Zeno studies Heraclitus.

80. It would seem then that Zeno after seeking for philosophic safety for some twenty years in one harbour after another had so far made shipwreck. But from this shipwreck of his intellectual hopes he could afterwards count the beginning of a fair voyage[58]. As he eagerly discussed with his younger fellow-student Arcesilaus the teaching of their master Polemon, he took courage to point out its weak points[59], and began to quote in his own defence not only his previous teachers Crates and Stilpo, but also the works of Heraclitus[60]. He thus broke down the barrier which Socrates had set up against the Ionic philosophers. From Heraclitus Zeno drew two doctrines of first-rate importance; the first, that of the eternal fire[61] and its mutation into the elements in turn[62]; the second (already referred to) that of the Logos[63]. It is evident that the Heraclitean doctrine of fire breaks down the distinction between God and the world, active and passive, soul and body; and is therefore inconsistent with the dualism which Zeno had partly borrowed from Plato.
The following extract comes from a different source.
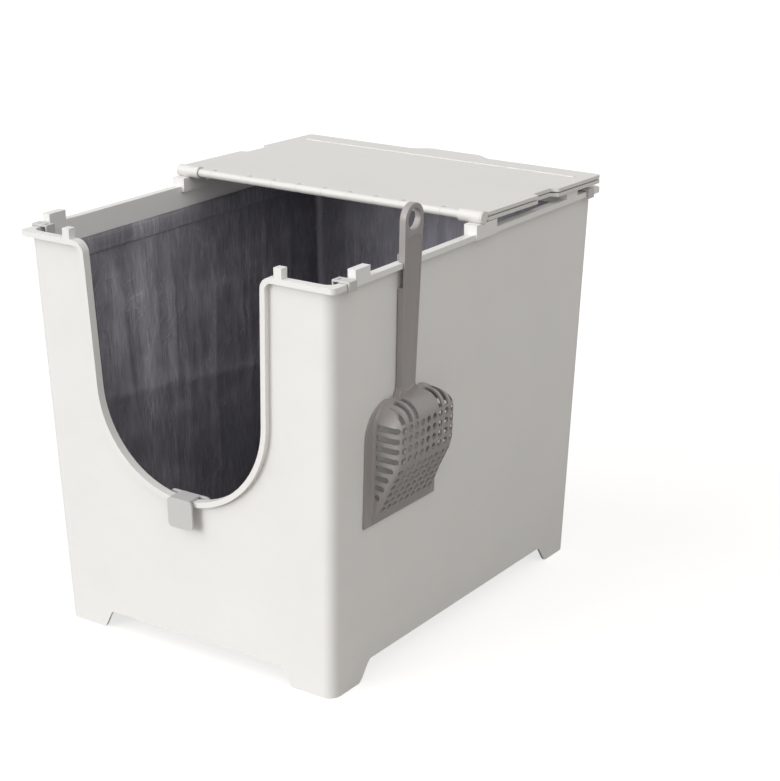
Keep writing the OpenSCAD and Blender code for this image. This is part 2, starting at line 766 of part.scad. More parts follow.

It is not clear whether Zeno attained to clearness on this point; but in the general teaching of the Stoics the monistic doctrine prevailed[64]. Hence God is not separate from body, but is himself body in its purest form[65]. The Logos or divine reason is the power which pervades and gives shape to the universe[66]; and this Logos is identical with the deity, that is with the primitive and creative Fire[67]. The Logos (ὀρθὸς λόγος, vera ratio) brings into harmony the parts of philosophy; for it is also on the one hand the guide to right reasoning[68]; on the other hand the law which prescribes what is right for the State and for the individual[69].